→ **Extracted material**

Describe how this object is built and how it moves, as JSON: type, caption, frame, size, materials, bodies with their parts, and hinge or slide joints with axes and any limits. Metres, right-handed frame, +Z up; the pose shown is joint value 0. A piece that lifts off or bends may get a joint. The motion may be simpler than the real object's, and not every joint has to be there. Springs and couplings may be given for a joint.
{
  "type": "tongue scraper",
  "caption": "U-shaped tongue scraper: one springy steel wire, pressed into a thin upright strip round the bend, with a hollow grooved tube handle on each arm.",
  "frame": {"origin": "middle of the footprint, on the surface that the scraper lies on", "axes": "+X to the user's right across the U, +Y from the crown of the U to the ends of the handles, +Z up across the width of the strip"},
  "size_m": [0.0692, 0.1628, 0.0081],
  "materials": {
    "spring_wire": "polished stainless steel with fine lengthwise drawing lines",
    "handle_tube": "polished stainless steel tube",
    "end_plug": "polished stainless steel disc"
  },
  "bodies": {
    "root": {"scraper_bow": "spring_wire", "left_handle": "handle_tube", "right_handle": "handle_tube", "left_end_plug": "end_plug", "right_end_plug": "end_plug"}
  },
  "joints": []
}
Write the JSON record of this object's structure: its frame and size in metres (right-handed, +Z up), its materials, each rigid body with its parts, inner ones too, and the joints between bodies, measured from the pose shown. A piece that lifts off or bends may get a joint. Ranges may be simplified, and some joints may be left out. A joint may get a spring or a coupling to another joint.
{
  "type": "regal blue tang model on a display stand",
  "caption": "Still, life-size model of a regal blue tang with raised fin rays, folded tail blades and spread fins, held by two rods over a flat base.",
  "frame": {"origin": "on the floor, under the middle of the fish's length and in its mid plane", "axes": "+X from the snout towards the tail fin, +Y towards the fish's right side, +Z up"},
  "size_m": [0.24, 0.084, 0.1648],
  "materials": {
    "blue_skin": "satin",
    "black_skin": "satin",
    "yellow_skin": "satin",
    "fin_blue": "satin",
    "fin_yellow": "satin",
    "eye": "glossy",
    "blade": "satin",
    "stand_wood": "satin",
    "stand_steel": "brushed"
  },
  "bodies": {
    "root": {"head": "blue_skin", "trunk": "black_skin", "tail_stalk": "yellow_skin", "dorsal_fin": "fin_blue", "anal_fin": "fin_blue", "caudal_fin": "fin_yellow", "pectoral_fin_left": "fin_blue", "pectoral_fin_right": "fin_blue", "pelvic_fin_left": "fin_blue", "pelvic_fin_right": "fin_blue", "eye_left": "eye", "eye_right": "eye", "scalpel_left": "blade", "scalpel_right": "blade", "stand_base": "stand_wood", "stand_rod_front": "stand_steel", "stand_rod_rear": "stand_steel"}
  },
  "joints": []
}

→ **Problem to work on**
Give back exactly the lines beginning at the one with "Write the JSON" and ending at the final line of the material; both boundary lines belong in it.

→ **Reply to the exercise**
Write the JSON record of this object's structure: its frame and size in metres (right-handed, +Z up), its materials, each rigid body with its parts, inner ones too, and the joints between bodies, measured from the pose shown. A piece that lifts off or bends may get a joint. Ranges may be simplified, and some joints may be left out. A joint may get a spring or a coupling to another joint.
{
  "type": "regal blue tang model on a display stand",
  "caption": "Still, life-size model of a regal blue tang with raised fin rays, folded tail blades and spread fins, held by two rods over a flat base.",
  "frame": {"origin": "on the floor, under the middle of the fish's length and in its mid plane", "axes": "+X from the snout towards the tail fin, +Y towards the fish's right side, +Z up"},
  "size_m": [0.24, 0.084, 0.1648],
  "materials": {
    "blue_skin": "satin",
    "black_skin": "satin",
    "yellow_skin": "satin",
    "fin_blue": "satin",
    "fin_yellow": "satin",
    "eye": "glossy",
    "blade": "satin",
    "stand_wood": "satin",
    "stand_steel": "brushed"
  },
  "bodies": {
    "root": {"head": "blue_skin", "trunk": "black_skin", "tail_stalk": "yellow_skin", "dorsal_fin": "fin_blue", "anal_fin": "fin_blue", "caudal_fin": "fin_yellow", "pectoral_fin_left": "fin_blue", "pectoral_fin_right": "fin_blue", "pelvic_fin_left": "fin_blue", "pelvic_fin_right": "fin_blue", "eye_left": "eye", "eye_right": "eye", "scalpel_left": "blade", "scalpel_right": "blade", "stand_base": "stand_wood", "stand_rod_front": "stand_steel", "stand_rod_rear": "stand_steel"}
  },
  "joints": []
}